▸ **DATA BLOCK**
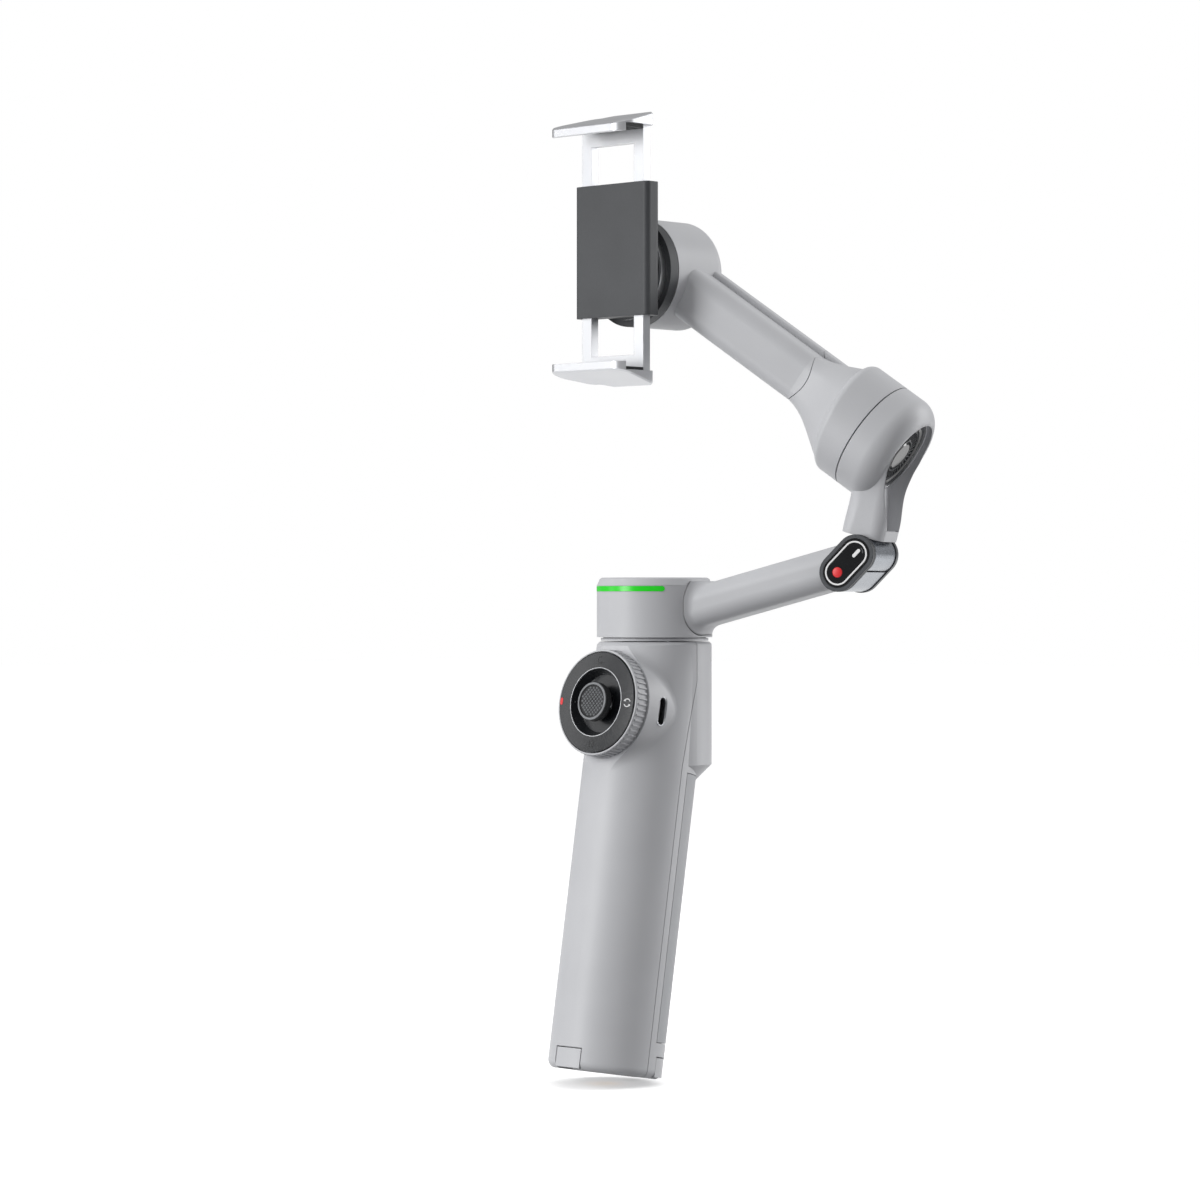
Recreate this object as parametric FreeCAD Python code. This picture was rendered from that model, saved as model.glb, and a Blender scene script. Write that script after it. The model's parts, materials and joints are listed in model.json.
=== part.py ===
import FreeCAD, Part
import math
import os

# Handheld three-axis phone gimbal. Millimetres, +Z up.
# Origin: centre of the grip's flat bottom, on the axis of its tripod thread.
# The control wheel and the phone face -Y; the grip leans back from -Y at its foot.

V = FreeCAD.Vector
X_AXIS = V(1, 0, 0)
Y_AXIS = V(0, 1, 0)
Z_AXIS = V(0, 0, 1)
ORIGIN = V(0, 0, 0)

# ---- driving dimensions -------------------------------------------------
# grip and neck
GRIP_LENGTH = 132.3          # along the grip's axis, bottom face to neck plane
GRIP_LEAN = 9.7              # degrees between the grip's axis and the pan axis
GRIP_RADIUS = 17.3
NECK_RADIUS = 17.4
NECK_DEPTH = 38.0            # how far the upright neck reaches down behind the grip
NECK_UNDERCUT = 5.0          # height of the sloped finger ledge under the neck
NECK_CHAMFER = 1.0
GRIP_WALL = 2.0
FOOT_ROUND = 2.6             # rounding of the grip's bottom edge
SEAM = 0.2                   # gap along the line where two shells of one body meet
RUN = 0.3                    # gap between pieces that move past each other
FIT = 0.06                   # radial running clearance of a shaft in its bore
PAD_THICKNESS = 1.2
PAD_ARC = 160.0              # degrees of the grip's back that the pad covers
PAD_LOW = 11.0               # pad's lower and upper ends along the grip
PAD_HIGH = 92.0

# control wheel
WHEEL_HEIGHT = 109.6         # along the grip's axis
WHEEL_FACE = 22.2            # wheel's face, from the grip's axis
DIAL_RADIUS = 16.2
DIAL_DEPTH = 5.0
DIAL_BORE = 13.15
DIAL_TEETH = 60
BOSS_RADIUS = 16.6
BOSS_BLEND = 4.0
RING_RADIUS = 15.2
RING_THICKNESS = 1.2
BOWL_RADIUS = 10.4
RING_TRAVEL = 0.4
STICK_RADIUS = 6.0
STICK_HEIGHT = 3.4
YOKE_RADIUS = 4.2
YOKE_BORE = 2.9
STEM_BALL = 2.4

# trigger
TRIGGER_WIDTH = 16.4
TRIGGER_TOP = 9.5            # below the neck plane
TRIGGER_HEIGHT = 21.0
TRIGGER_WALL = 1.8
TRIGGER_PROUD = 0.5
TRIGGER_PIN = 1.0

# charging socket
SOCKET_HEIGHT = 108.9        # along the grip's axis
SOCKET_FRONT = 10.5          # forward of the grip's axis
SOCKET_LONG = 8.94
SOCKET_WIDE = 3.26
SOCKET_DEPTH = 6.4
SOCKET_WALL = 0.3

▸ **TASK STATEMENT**
Extract the listing in its entirety, matching it exactly.

▸ **WRITTEN SOLUTION**
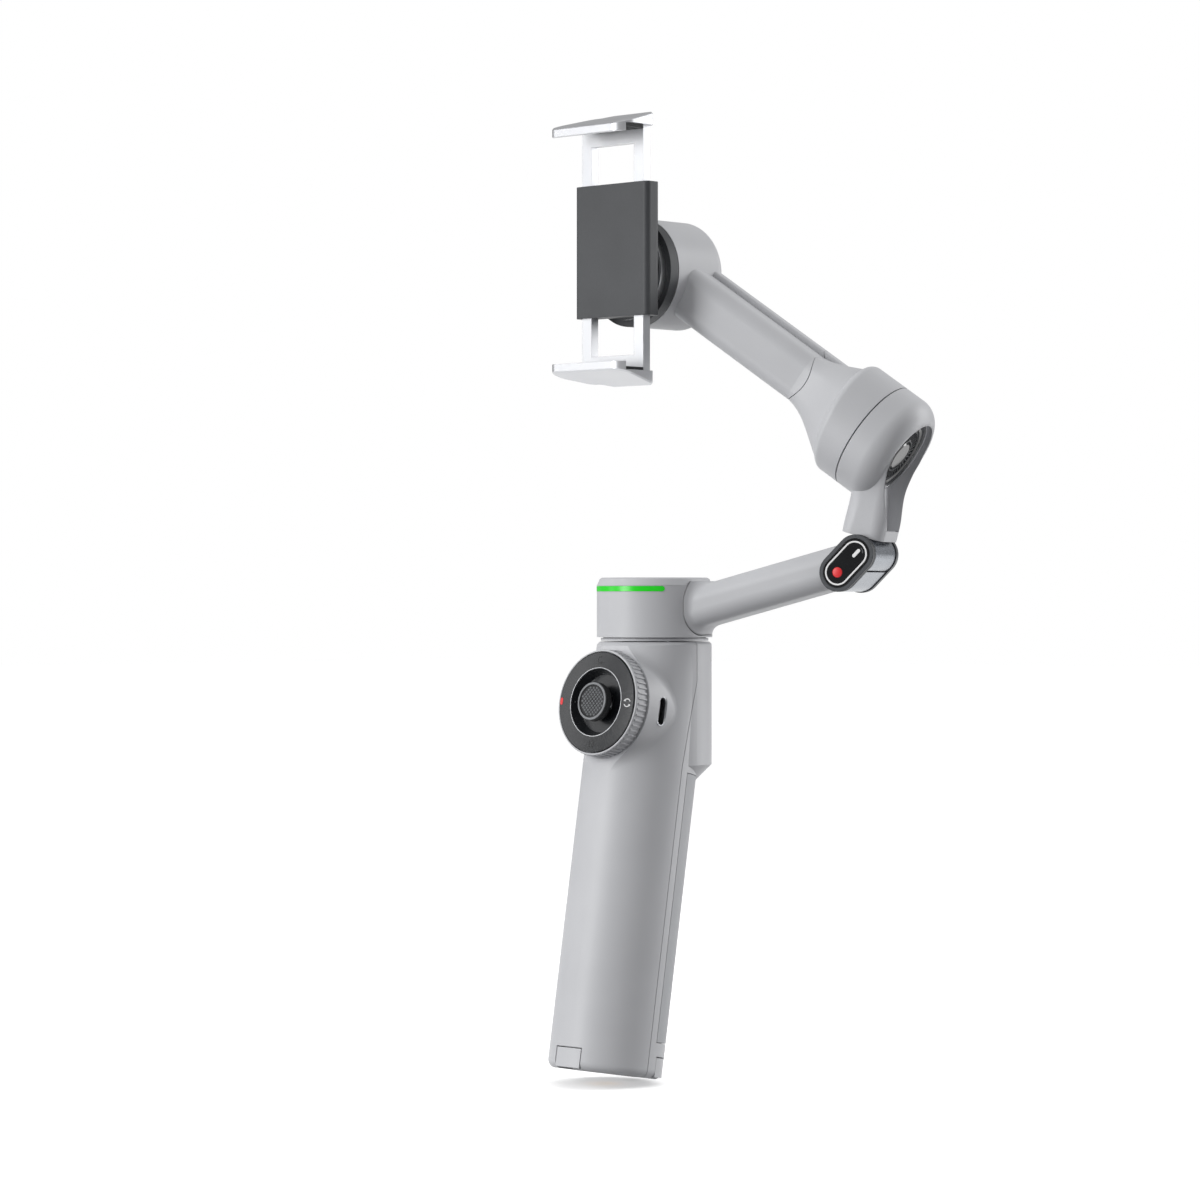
Recreate this object as parametric FreeCAD Python code. This picture was rendered from that model, saved as model.glb, and a Blender scene script. Write that script after it. The model's parts, materials and joints are listed in model.json.
=== part.py ===
import FreeCAD, Part
import math
import os

# Handheld three-axis phone gimbal. Millimetres, +Z up.
# Origin: centre of the grip's flat bottom, on the axis of its tripod thread.
# The control wheel and the phone face -Y; the grip leans back from -Y at its foot.

V = FreeCAD.Vector
X_AXIS = V(1, 0, 0)
Y_AXIS = V(0, 1, 0)
Z_AXIS = V(0, 0, 1)
ORIGIN = V(0, 0, 0)

# ---- driving dimensions -------------------------------------------------
# grip and neck
GRIP_LENGTH = 132.3          # along the grip's axis, bottom face to neck plane
GRIP_LEAN = 9.7              # degrees between the grip's axis and the pan axis
GRIP_RADIUS = 17.3
NECK_RADIUS = 17.4
NECK_DEPTH = 38.0            # how far the upright neck reaches down behind the grip
NECK_UNDERCUT = 5.0          # height of the sloped finger ledge under the neck
NECK_CHAMFER = 1.0
GRIP_WALL = 2.0
FOOT_ROUND = 2.6             # rounding of the grip's bottom edge
SEAM = 0.2                   # gap along the line where two shells of one body meet
RUN = 0.3                    # gap between pieces that move past each other
FIT = 0.06                   # radial running clearance of a shaft in its bore
PAD_THICKNESS = 1.2
PAD_ARC = 160.0              # degrees of the grip's back that the pad covers
PAD_LOW = 11.0               # pad's lower and upper ends along the grip
PAD_HIGH = 92.0

# control wheel
WHEEL_HEIGHT = 109.6         # along the grip's axis
WHEEL_FACE = 22.2            # wheel's face, from the grip's axis
DIAL_RADIUS = 16.2
DIAL_DEPTH = 5.0
DIAL_BORE = 13.15
DIAL_TEETH = 60
BOSS_RADIUS = 16.6
BOSS_BLEND = 4.0
RING_RADIUS = 15.2
RING_THICKNESS = 1.2
BOWL_RADIUS = 10.4
RING_TRAVEL = 0.4
STICK_RADIUS = 6.0
STICK_HEIGHT = 3.4
YOKE_RADIUS = 4.2
YOKE_BORE = 2.9
STEM_BALL = 2.4

# trigger
TRIGGER_WIDTH = 16.4
TRIGGER_TOP = 9.5            # below the neck plane
TRIGGER_HEIGHT = 21.0
TRIGGER_WALL = 1.8
TRIGGER_PROUD = 0.5
TRIGGER_PIN = 1.0

# charging socket
SOCKET_HEIGHT = 108.9        # along the grip's axis
SOCKET_FRONT = 10.5          # forward of the grip's axis
SOCKET_LONG = 8.94
SOCKET_WIDE = 3.26
SOCKET_DEPTH = 6.4
SOCKET_WALL = 0.3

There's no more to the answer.